WHAT IS NEEDED: Quote only the lines from the top of the listing below down to and including the line with "tray_screws = 3".

SUPPLIED DATA:

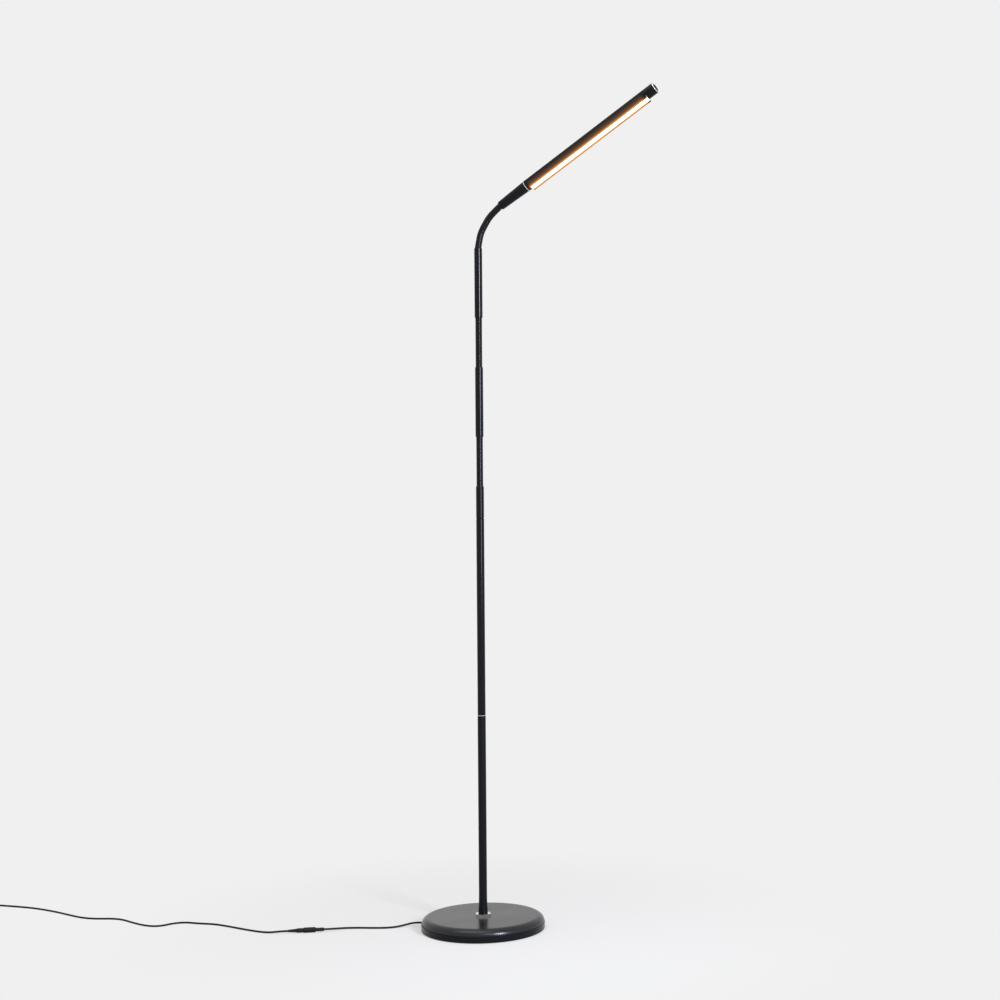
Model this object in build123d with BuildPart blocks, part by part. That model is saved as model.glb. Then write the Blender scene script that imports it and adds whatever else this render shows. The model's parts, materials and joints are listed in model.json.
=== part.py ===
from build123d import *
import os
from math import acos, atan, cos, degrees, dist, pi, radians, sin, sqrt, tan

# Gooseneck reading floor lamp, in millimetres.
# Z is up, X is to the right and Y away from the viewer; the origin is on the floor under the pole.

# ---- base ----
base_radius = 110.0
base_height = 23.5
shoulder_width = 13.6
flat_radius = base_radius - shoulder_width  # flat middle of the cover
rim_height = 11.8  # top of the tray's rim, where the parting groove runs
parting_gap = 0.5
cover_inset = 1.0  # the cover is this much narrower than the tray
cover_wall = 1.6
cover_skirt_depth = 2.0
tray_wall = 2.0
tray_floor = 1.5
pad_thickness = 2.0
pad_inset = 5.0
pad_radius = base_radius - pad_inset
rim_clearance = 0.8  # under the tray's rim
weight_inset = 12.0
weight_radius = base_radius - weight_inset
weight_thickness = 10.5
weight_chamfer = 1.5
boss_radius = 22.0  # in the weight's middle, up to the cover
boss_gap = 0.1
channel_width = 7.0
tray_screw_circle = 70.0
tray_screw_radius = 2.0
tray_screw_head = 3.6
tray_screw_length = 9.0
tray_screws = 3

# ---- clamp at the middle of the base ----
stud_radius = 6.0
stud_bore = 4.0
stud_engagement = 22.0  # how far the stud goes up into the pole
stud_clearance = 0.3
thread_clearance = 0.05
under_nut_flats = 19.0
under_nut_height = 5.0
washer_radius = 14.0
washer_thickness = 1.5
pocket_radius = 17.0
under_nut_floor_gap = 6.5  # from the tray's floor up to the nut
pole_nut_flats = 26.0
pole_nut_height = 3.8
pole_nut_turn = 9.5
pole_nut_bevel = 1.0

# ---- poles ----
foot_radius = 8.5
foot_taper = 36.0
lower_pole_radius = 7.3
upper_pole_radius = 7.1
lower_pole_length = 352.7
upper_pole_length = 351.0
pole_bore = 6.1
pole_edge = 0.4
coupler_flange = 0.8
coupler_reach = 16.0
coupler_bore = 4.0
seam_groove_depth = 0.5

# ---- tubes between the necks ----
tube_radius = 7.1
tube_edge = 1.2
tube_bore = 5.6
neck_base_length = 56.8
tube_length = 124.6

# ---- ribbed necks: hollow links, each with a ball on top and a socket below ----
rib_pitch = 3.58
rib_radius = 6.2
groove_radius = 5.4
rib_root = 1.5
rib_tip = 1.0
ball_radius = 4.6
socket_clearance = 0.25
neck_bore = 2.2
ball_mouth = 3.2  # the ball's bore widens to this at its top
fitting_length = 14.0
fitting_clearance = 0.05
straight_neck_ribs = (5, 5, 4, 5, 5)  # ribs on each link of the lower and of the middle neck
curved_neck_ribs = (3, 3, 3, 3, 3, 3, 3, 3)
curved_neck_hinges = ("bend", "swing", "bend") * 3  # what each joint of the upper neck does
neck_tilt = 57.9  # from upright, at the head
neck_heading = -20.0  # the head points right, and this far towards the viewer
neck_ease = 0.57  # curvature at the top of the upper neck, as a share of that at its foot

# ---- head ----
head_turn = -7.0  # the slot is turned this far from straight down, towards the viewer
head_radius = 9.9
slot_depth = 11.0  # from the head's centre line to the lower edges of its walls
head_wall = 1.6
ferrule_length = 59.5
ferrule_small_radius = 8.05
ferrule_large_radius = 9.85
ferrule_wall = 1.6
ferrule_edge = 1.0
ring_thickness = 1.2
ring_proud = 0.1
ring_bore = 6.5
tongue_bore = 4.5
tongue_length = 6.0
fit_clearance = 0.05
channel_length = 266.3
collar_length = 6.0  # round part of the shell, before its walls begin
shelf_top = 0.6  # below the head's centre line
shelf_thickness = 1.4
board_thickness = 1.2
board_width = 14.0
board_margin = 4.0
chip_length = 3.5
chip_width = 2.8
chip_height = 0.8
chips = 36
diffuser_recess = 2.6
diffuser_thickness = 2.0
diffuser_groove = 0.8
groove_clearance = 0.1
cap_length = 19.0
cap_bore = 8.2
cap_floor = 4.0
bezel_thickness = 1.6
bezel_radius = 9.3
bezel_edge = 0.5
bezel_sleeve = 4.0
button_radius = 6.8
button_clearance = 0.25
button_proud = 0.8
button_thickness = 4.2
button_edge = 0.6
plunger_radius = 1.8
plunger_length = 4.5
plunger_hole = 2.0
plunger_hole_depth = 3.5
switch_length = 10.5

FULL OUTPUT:
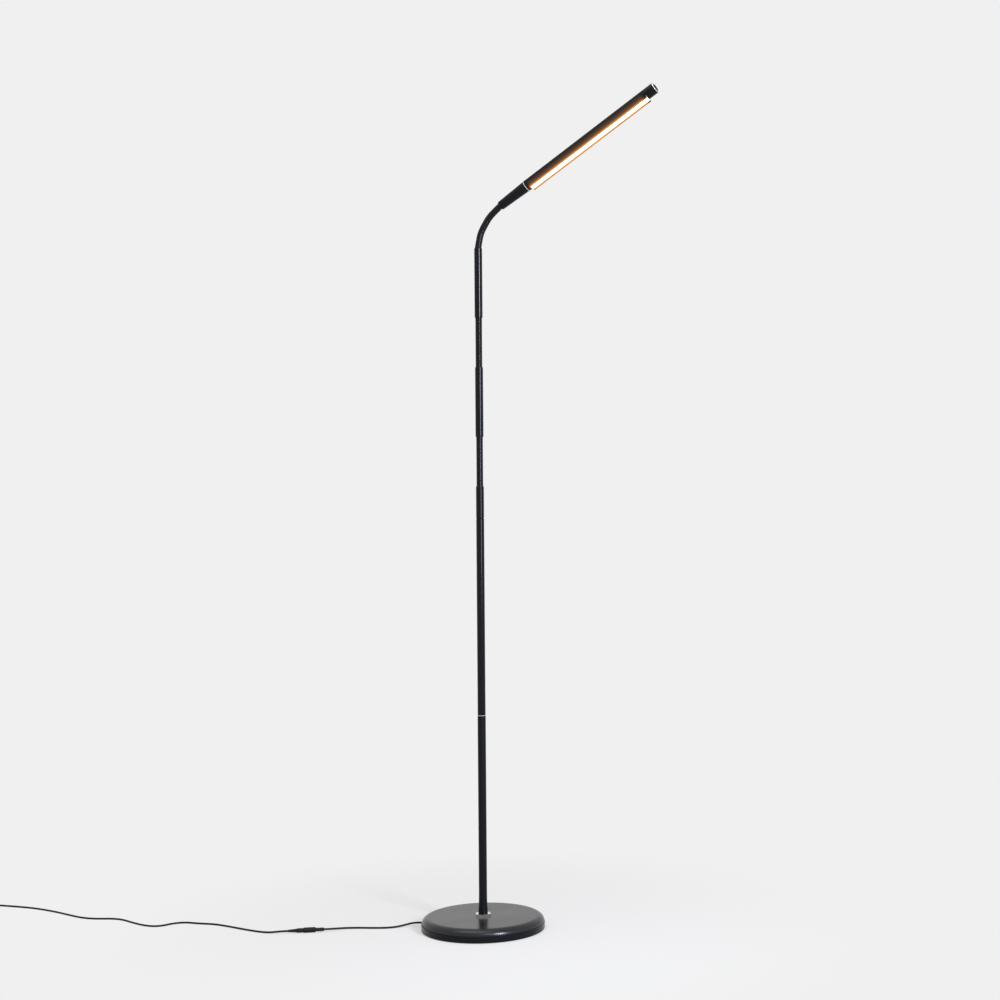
Model this object in build123d with BuildPart blocks, part by part. That model is saved as model.glb. Then write the Blender scene script that imports it and adds whatever else this render shows. The model's parts, materials and joints are listed in model.json.
=== part.py ===
from build123d import *
import os
from math import acos, atan, cos, degrees, dist, pi, radians, sin, sqrt, tan

# Gooseneck reading floor lamp, in millimetres.
# Z is up, X is to the right and Y away from the viewer; the origin is on the floor under the pole.

# ---- base ----
base_radius = 110.0
base_height = 23.5
shoulder_width = 13.6
flat_radius = base_radius - shoulder_width  # flat middle of the cover
rim_height = 11.8  # top of the tray's rim, where the parting groove runs
parting_gap = 0.5
cover_inset = 1.0  # the cover is this much narrower than the tray
cover_wall = 1.6
cover_skirt_depth = 2.0
tray_wall = 2.0
tray_floor = 1.5
pad_thickness = 2.0
pad_inset = 5.0
pad_radius = base_radius - pad_inset
rim_clearance = 0.8  # under the tray's rim
weight_inset = 12.0
weight_radius = base_radius - weight_inset
weight_thickness = 10.5
weight_chamfer = 1.5
boss_radius = 22.0  # in the weight's middle, up to the cover
boss_gap = 0.1
channel_width = 7.0
tray_screw_circle = 70.0
tray_screw_radius = 2.0
tray_screw_head = 3.6
tray_screw_length = 9.0
tray_screws = 3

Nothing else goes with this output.